In 1957, she starred on Broadway in Jamaica, opposite Ricardo Montalban, and was thrilled to see multiracial audiences. Alvin Ailey was among the debuting dancers. Hollywood, however, cast  Dorothy Dandridge in two black musicals, Carmen Jones (54) and Porgy and Bess (59), and the interracial love story Island in the Sun (57). Inexplicably, Horne refused St. Louis Blues (58). Eartha Kitt played the part.

In the 1960s, she joined the civil rights movement, preferring Malcolm X to Martin Luther King. She started speaking with a Southern accent, shocking her original audiences, but allying her with "her people." She raged that little had changed in 20 years. She often turned her fury on Hayton, whom she admitted was "color blind."

She wasn't happy when Vassar-educated Gail married white director Sidney Lumet, although Horne was pleased to become a grandmother. Her brilliant son Teddy received an extraordinary seven-year scholarship to UCLA, for undergraduate and law school. But he lost interest. Worried, she enrolled him at the Sorbonne. He became addicted to heroin. He returned to Southern California, married a white woman, and had twin sons.

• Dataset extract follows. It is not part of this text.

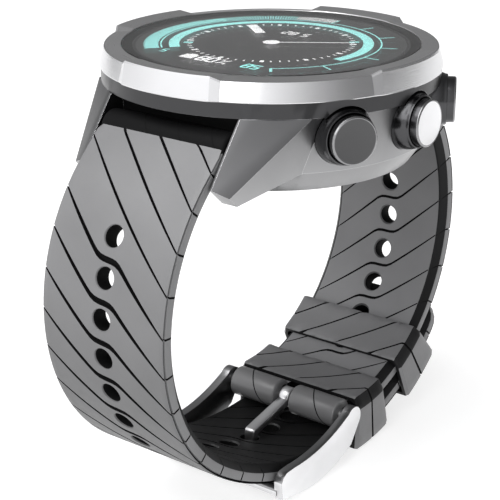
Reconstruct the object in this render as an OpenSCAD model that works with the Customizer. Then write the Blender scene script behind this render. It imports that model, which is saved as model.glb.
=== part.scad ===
// Wrist dive computer: round steel case with three pushers, buckled silicone strap.
// X points to 3 o'clock, Y to 12 o'clock, Z out of the display.
// The origin is the centre of the sensor window's face, which seats on the wrist.

/* [Case] */
// Outer diameter of the bezel at its foot
bezel_d = 50; // [46:0.5:60]
// Height from the wrist face to the glass
case_h = 16.8; // [15.6:0.2:20.2]
// Height of the bezel from its foot to the glass
bezel_h = 2.9; // [2.6:0.1:3.6]
// Width of the bezel ring, from its foot to the lens
bezel_w = 3.6; // [3.2:0.1:4.4]
// How far the bezel's wall leans in from foot to top
bezel_lean = 0.6; // [0.2:0.1:1]
// How far the four raised segments stand above the glass
bezel_rise = 0.4; // [0.1:0.1:0.8]
// How far the four low segments fall away from the glass
bezel_fall = 0.2; // [0.1:0.1:0.5]
// Half the angle of a raised bezel segment
bezel_seg = 19; // [12:1:24]
// Height of the dark flange under the bezel
flange_h = 2.1; // [1.6:0.1:2.6]
// How far the flange stands in from the bezel's foot
flange_in = 0.5; // [0.3:0.1:0.8]
// Height of the side wall's lower edge
foot_z = 3.9; // [3.2:0.1:4.6]
// How far the lower edge stands in from the bezel's foot
foot_in = 2.2; // [1.8:0.1:3]
// Thickness of the case wall behind a strap end
case_wall = 1.3; // [1:0.1:2]

/* [Display] */
// Thickness of the lens
lens_t = 1.6; // [1.2:0.1:2]
// Thickness of the lens gasket
gasket_t = 0.2; // [0.1:0.05:0.4]
// Thickness of the display module
display_t = 2.8; // [2.2:0.1:3]
// Thickness of the main board
board_t = 1; // [0.6:0.1:1.4]

/* [Back] */
// Thickness of the case back
back_t = 2; // [1.6:0.1:2.4]
// Step from the wrist face up to the case back's rim
back_step = 0.6; // [0.4:0.1:1]
// Diameter of the sensor window
window_d = 14; // [10:0.5:16]
// Diameter of a case-back screw's head
screw_head_d = 2.2; // [1.8:0.1:2.6]
// Diameter of a case-back screw's shank
screw_d = 1.1; // [0.9:0.1:1.4]

/* [Pushers] */
// Angle between neighbouring pushers
pusher_angle = 29.5; // [26:0.5:34]
// Diameter of a pusher's head
pusher_d = 6.6; // [5.6:0.1:7.4]
// How far a pusher's face stands out past the bezel
pusher_out = 1.6; // [1.2:0.1:3]
// Height of the pushers' axes
pusher_z = 8.9; // [8.4:0.1:9.4]
// Pusher travel
pusher_travel = 0.9; // [0.5:0.1:1.2]
// Thickness of a collar's rim round the pusher's head
collar_rim = 0.35; // [0.3:0.05:0.6]
// How much a collar flares towards the case
collar_flare = 0.5; // [0.2:0.1:0.7]
// Diameter of a pusher's stem
stem_d = 2; // [1.6:0.1:2.4]

/* [Lugs] */
// Gap between two lugs
lug_gap = 22; // [18:0.5:26.5]
// How far the strap bars' axes stand in from the bezel's foot
bar_in = 2.4; // [2:0.1:3]
// Height of the strap bars' axes
bar_z = 7.5; // [7:0.1:8]
// Diameter of a strap bar's tube
bar_d = 1.8; // [1.5:0.1:2]
// Diameter of a strap bar's tip
tip_d = 0.8; // [0.6:0.1:1]
// How far a tip reaches into its lug
tip_reach = 1.1; // [0.8:0.1:1.4]

/* [Strap] */
// Thickness of the strap
strap_t = 2.8; // [2.3:0.1:3.4]
// Height of the strap's edge, from its outer face to the bevel
strap_edge = 1.7; // [1.2:0.1:2]
// Width of the bevel along the strap's inner face
strap_bevel = 1; // [0.5:0.1:1.4]
// Gap between a strap end and each lug
strap_clear = 0.3; // [0.2:0.05:0.5]
// Outer radius of the buckle-side bend
bend_a = 28; // [23:0.5:34]
// Outer radius of the hole-side bend
bend_b = 28.7; // [25:0.1:34]
// Half the distance between the two bends' centres
bend_half = 9; // [7:0.5:11]
// How far the bends' centres lie below the strap bars, past the larger bend's outer radius
bend_drop = -5.1; // [-8:0.1:-3]
// Gap between the two straps where they lap
lap_gap = 0.7; // [0.3:0.1:1]
// Angle on the buckle-side bend where the hole side's flatter bottom starts
bottom_start = 291.4; // [286:0.2:296]
// Angle of the free end on the buckle side
free_end = -34; // [-44:1:-30]
// Diameter of the strap holes
hole_d = 3.3; // [2.8:0.1:3.6]
// Distance between holes along the hole side
hole_pitch = 5.7; // [5.5:0.05:5.9]
// Angle of the hole side's first hole
first_hole = 152.6; // [150:0.2:156]
// Angle between holes on the buckle side
vent_step = 13.5; // [12:0.5:15]
// Angle of the buckle side's first hole
first_vent = 5.8; // [2:0.2:10]

/* [Buckle] */
// Angle of the buckle bar on the buckle-side bend
buckle_angle = -98.6; // [-102:0.2:-96]
// Diameter of the buckle bar
pin_d = 1.5; // [1.2:0.1:1.8]
// Diameter of the two knuckles round the buckle bar
knuckle_d = 4.8; // [4.2:0.1:5.2]
// Width of the slot between the knuckles
slot_w = 3; // [2.6:0.1:3.6]
// Width of the tongue
tongue_w = 1.8; // [1.4:0.1:2.2]
// Thickness of the tongue
tongue_t = 1.2; // [0.9:0.1:1.4]
// How far the tongue's tip leans back to the bar, so that it can swing out of its hole
tip_lean = 0.7; // [0.4:0.1:0.9]
// How far the tongue's tip stands out past the strap
tip_out = 0.1; // [0.1:0.1:0.5]
// Thickness of a buckle rail
rail_t = 1.4; // [1:0.1:1.8]
// Gap between the strap's edge and a rail
rail_gap = 0.5; // [0.3:0.1:0.8]
// Length of the buckle from its bar to its front end
rail_len = 19.2; // [18:0.2:21]
// Radius of the buckle's cross bar
cross_r = 0.9; // [0.7:0.1:1.1]

/* [Keepers] */
// Wall of a keeper
keeper_wall = 0.9; // [0.7:0.1:1.3]
// Angle that a keeper covers
keeper_span = 17; // [10:1:18]
// Angle of the middle of the upper keeper
keeper_upper_at = -56.7; // [-58:0.1:-50]
// Angle of the middle of the lower keeper
keeper_lower_at = -84.6; // [-85:0.1:-82]
// Room round the straps inside a keeper
keeper_clear = 0.1; // [0.05:0.05:0.2]

/* [Hidden] */
SIDES = [1, 2, 3];
CORNERS = [1, 2, 3, 4];
$fn = 96;

run_clear = 0.05;           // radial clearance of pins, stems and shafts
seat_clear = 0.03;          // clearance round a seated part
cut = 1;                    // how far cutting shapes run past what they cut
splice = 1;                 // angle by which a spliced stretch of strap runs into its neighbours
splice_in = 0.02;           // how far a spliced stretch stands in from its neighbours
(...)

In 1970, he died from kidney failure. She had lost her father months before. Hayton died the next year.

She triumphed on Broadway in Lena: The Lady and Her Music (81), singing magnificently while reciting familiar complaints about Hollywood. Astonishingly, in 1994, she hosted a segment of That's Entertainment III, the last compilation of musical numbers from MGM films.

Frail, she lives in Manhattan near her daughter, with whom she is close. Horne's unrelenting perfectionism, professionalism, talent, and beauty couldn't single-handedly end America's institutionalized racism. She was courageous, admirable, and difficult. Her justifiable anger and sense of victimization prevented her from acknowledging her accomplishments and influence on artists like Diahann Carroll (whom she treated coldly) and Haile Barry. Had she relaxed occasionally, she might have given herself more credit. Belatedly, she said, "Maybe I was loved more than I knew." Her recordings, however, attest to her brilliance – a legacy that will only grow.